* **THE TASK**
Write out all the data again, exactly as it stands.

* **DATASET EXCERPTS**
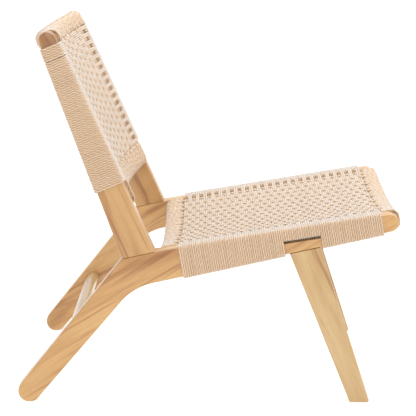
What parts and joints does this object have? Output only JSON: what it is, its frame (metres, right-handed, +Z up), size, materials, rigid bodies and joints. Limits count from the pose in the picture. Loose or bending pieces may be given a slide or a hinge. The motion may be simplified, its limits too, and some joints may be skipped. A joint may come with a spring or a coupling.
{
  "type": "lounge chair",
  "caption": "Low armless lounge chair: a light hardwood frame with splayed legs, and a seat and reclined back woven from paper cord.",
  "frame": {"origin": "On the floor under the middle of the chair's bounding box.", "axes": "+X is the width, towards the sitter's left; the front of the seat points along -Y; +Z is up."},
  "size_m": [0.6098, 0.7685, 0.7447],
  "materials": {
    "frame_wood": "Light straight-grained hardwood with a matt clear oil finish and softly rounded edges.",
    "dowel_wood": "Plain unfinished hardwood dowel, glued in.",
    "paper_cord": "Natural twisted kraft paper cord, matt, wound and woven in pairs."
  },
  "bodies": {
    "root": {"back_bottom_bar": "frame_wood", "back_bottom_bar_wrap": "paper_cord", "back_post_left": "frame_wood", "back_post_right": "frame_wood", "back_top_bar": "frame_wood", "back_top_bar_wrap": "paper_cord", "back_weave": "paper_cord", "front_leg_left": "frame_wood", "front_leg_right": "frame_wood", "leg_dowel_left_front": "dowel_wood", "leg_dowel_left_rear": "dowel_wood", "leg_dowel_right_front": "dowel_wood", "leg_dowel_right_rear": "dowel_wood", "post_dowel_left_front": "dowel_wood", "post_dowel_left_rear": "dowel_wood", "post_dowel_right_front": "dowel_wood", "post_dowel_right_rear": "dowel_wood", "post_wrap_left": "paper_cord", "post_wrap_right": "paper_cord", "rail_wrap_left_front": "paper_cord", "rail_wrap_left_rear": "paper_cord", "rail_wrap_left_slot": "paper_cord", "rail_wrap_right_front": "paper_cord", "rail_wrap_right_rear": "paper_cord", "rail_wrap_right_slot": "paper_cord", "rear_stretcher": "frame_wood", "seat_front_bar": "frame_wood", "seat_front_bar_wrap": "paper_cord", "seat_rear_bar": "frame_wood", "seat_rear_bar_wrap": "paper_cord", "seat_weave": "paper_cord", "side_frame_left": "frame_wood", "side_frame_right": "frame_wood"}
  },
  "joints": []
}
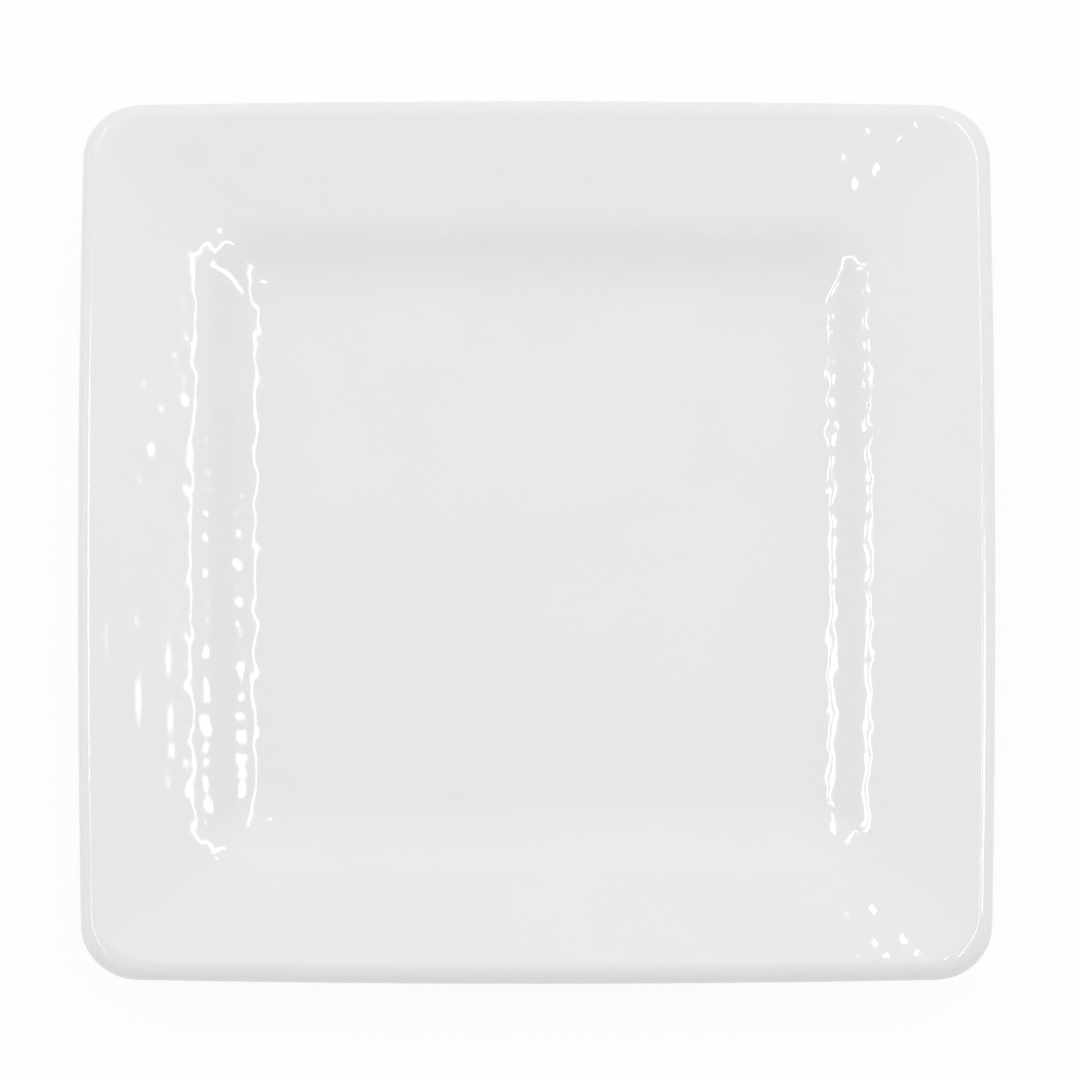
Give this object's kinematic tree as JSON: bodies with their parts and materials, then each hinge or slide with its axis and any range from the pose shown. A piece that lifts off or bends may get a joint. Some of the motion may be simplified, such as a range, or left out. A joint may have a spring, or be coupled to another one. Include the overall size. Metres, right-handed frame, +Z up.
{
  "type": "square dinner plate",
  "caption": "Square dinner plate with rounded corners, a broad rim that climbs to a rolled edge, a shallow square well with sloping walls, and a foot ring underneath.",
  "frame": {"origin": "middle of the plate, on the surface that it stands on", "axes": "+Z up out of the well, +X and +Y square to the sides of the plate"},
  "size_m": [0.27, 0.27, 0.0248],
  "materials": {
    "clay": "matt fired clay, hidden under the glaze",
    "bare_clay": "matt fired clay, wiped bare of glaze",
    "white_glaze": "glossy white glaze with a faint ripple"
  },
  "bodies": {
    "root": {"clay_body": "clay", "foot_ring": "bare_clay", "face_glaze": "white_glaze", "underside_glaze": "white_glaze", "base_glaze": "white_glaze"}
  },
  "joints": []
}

* **ANSWER TO THE EXERCISE**
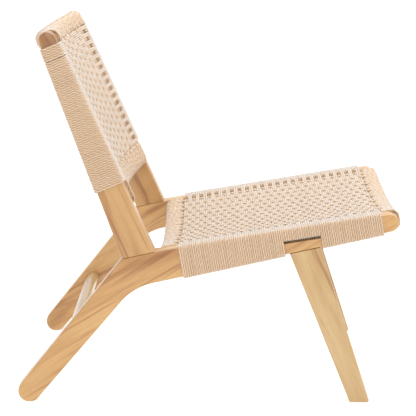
What parts and joints does this object have? Output only JSON: what it is, its frame (metres, right-handed, +Z up), size, materials, rigid bodies and joints. Limits count from the pose in the picture. Loose or bending pieces may be given a slide or a hinge. The motion may be simplified, its limits too, and some joints may be skipped. A joint may come with a spring or a coupling.
{
  "type": "lounge chair",
  "caption": "Low armless lounge chair: a light hardwood frame with splayed legs, and a seat and reclined back woven from paper cord.",
  "frame": {"origin": "On the floor under the middle of the chair's bounding box.", "axes": "+X is the width, towards the sitter's left; the front of the seat points along -Y; +Z is up."},
  "size_m": [0.6098, 0.7685, 0.7447],
  "materials": {
    "frame_wood": "Light straight-grained hardwood with a matt clear oil finish and softly rounded edges.",
    "dowel_wood": "Plain unfinished hardwood dowel, glued in.",
    "paper_cord": "Natural twisted kraft paper cord, matt, wound and woven in pairs."
  },
  "bodies": {
    "root": {"back_bottom_bar": "frame_wood", "back_bottom_bar_wrap": "paper_cord", "back_post_left": "frame_wood", "back_post_right": "frame_wood", "back_top_bar": "frame_wood", "back_top_bar_wrap": "paper_cord", "back_weave": "paper_cord", "front_leg_left": "frame_wood", "front_leg_right": "frame_wood", "leg_dowel_left_front": "dowel_wood", "leg_dowel_left_rear": "dowel_wood", "leg_dowel_right_front": "dowel_wood", "leg_dowel_right_rear": "dowel_wood", "post_dowel_left_front": "dowel_wood", "post_dowel_left_rear": "dowel_wood", "post_dowel_right_front": "dowel_wood", "post_dowel_right_rear": "dowel_wood", "post_wrap_left": "paper_cord", "post_wrap_right": "paper_cord", "rail_wrap_left_front": "paper_cord", "rail_wrap_left_rear": "paper_cord", "rail_wrap_left_slot": "paper_cord", "rail_wrap_right_front": "paper_cord", "rail_wrap_right_rear": "paper_cord", "rail_wrap_right_slot": "paper_cord", "rear_stretcher": "frame_wood", "seat_front_bar": "frame_wood", "seat_front_bar_wrap": "paper_cord", "seat_rear_bar": "frame_wood", "seat_rear_bar_wrap": "paper_cord", "seat_weave": "paper_cord", "side_frame_left": "frame_wood", "side_frame_right": "frame_wood"}
  },
  "joints": []
}
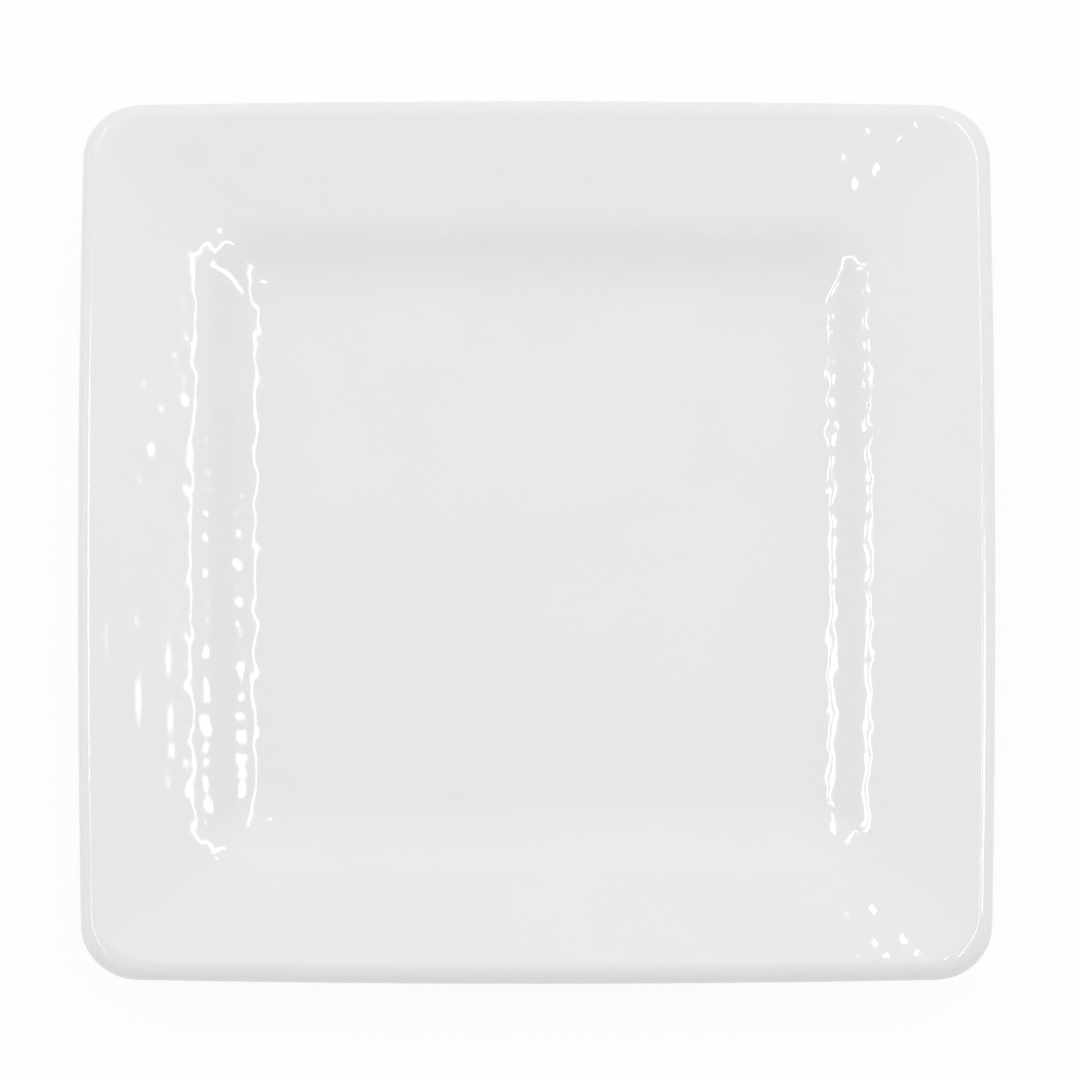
Give this object's kinematic tree as JSON: bodies with their parts and materials, then each hinge or slide with its axis and any range from the pose shown. A piece that lifts off or bends may get a joint. Some of the motion may be simplified, such as a range, or left out. A joint may have a spring, or be coupled to another one. Include the overall size. Metres, right-handed frame, +Z up.
{
  "type": "square dinner plate",
  "caption": "Square dinner plate with rounded corners, a broad rim that climbs to a rolled edge, a shallow square well with sloping walls, and a foot ring underneath.",
  "frame": {"origin": "middle of the plate, on the surface that it stands on", "axes": "+Z up out of the well, +X and +Y square to the sides of the plate"},
  "size_m": [0.27, 0.27, 0.0248],
  "materials": {
    "clay": "matt fired clay, hidden under the glaze",
    "bare_clay": "matt fired clay, wiped bare of glaze",
    "white_glaze": "glossy white glaze with a faint ripple"
  },
  "bodies": {
    "root": {"clay_body": "clay", "foot_ring": "bare_clay", "face_glaze": "white_glaze", "underside_glaze": "white_glaze", "base_glaze": "white_glaze"}
  },
  "joints": []
}